About Hersh's story on US and Saudi plot to support  Fatah al-Islam in Lebanon, here is a critique by Lebanese journalist:

http://www.counterpunch.org/2007/03/05/seymour-hersh-and-iran/
"The Fatah al-Islam story is based entirely on a quote by one Alistair Crooke, a former MI6 agent, who, we learn, "was told" that weapons were offered to the group, "presumably to take on Hizbullah." The passage on Esbat al-Ansar is not even sourced."

http://www.dailystar.com.lb/Opinion/Commentary/2007/May-24/114832-destruction-and-deceit-in-north-lebanon.ashx
"Writing in The Independent on May 22, journalist Robert Fisk, who we might forget lives in Beirut, picked up on Hersh, citing him uncritically to again make the case that Hariri was financing Islamists. So we have Fisk quoting Hersh quoting Crooke quoting someone nameless in a throwaway comment making a serious charge. Yet not one of these somnolent luminaries has bothered to actually verify if the story is true.."
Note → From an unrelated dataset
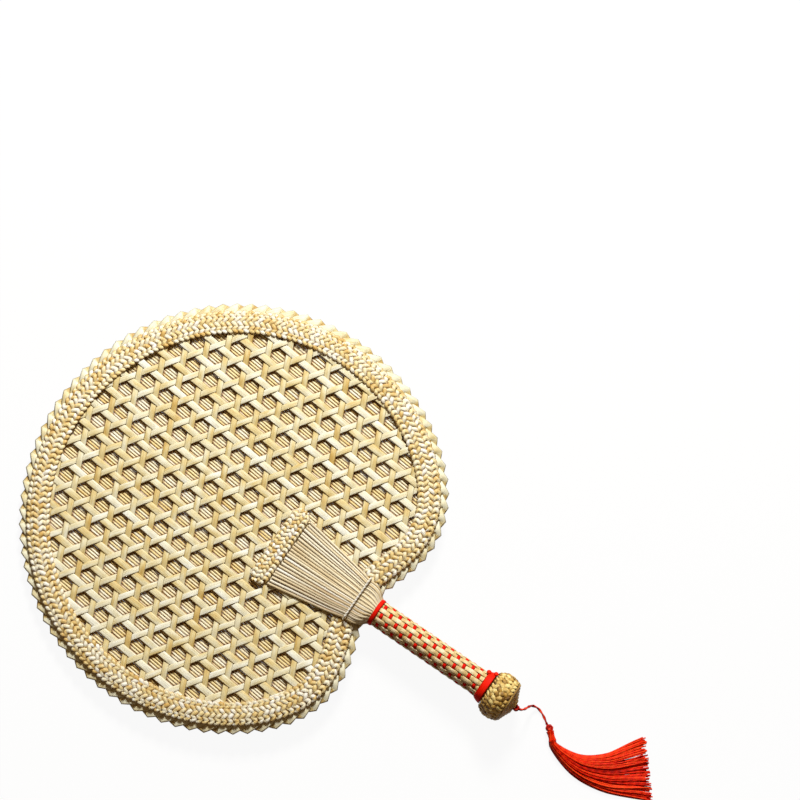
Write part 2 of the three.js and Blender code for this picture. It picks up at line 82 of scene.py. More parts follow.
def aimCamera():
    up = Vector((*view["up"], 0)).normalized()
    target = fanPlace @ Vector((*view["middle"], 0))
    lean = radians(view["elevation"])
    offset = sin(lean) * upward - cos(lean) * up
    data = bpy.data.cameras.new("camera")
    data.lens = data.sensor_width * view["distance"] / view["width"]
    data.clip_start = 0.05
    data.clip_end = 20
    camera = added("camera", data)
    forward = -offset
    right = forward.cross(up).normalized()
    turn = Matrix((right, right.cross(forward), -forward)).transposed().to_4x4()
    camera.matrix_world = Matrix.Translation(target + offset * view["distance"] * mm) @ turn
    scene.camera = camera


aimCamera()
print("camera set")


# A value on its way through a node tree; the operators add Math nodes
class Flow:
    def __init__(self, graph, socket):
        self.graph = graph
        self.socket = socket

    def maths(self, operation, *others):
        return self.graph.node("ShaderNodeMath", [self, *others], operation=operation)

    __add__ = __radd__ = partialmethod(maths, "ADD")
    __sub__ = partialmethod(maths, "SUBTRACT")
    __mul__ = partialmethod(maths, "MULTIPLY")
    __truediv__ = partialmethod(maths, "DIVIDE")
    __pow__ = partialmethod(maths, "POWER")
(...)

https://reason.com/archives/2007/03/01/a-muckraker-on-the-wane

And this from an Israeli newspaper:

http://www.haaretz.com/print-edition/opinion/thus-are-reports-about-the-mideast-generated-1.223615 
"Hersh said he heard the story from Robert Fisk, the bureau chief of The Independent's Beirut office. But Hersh did not check out the story himself. For his part, Fisk said he heard the unconfirmed report from Alastair Crooke, a former British intelligence agent and the founding director and Middle East representative of the Conflicts Forum, a non-profit organization that aims to build a new relationship between the West and the Muslim world. Crooke, who gained his reputation through his involvement in the conflict in northern Ireland, does not know Arabic. When Lebanese journalists spoke to Crooke about the report, they said he told them only that he had heard it "from all kinds of people."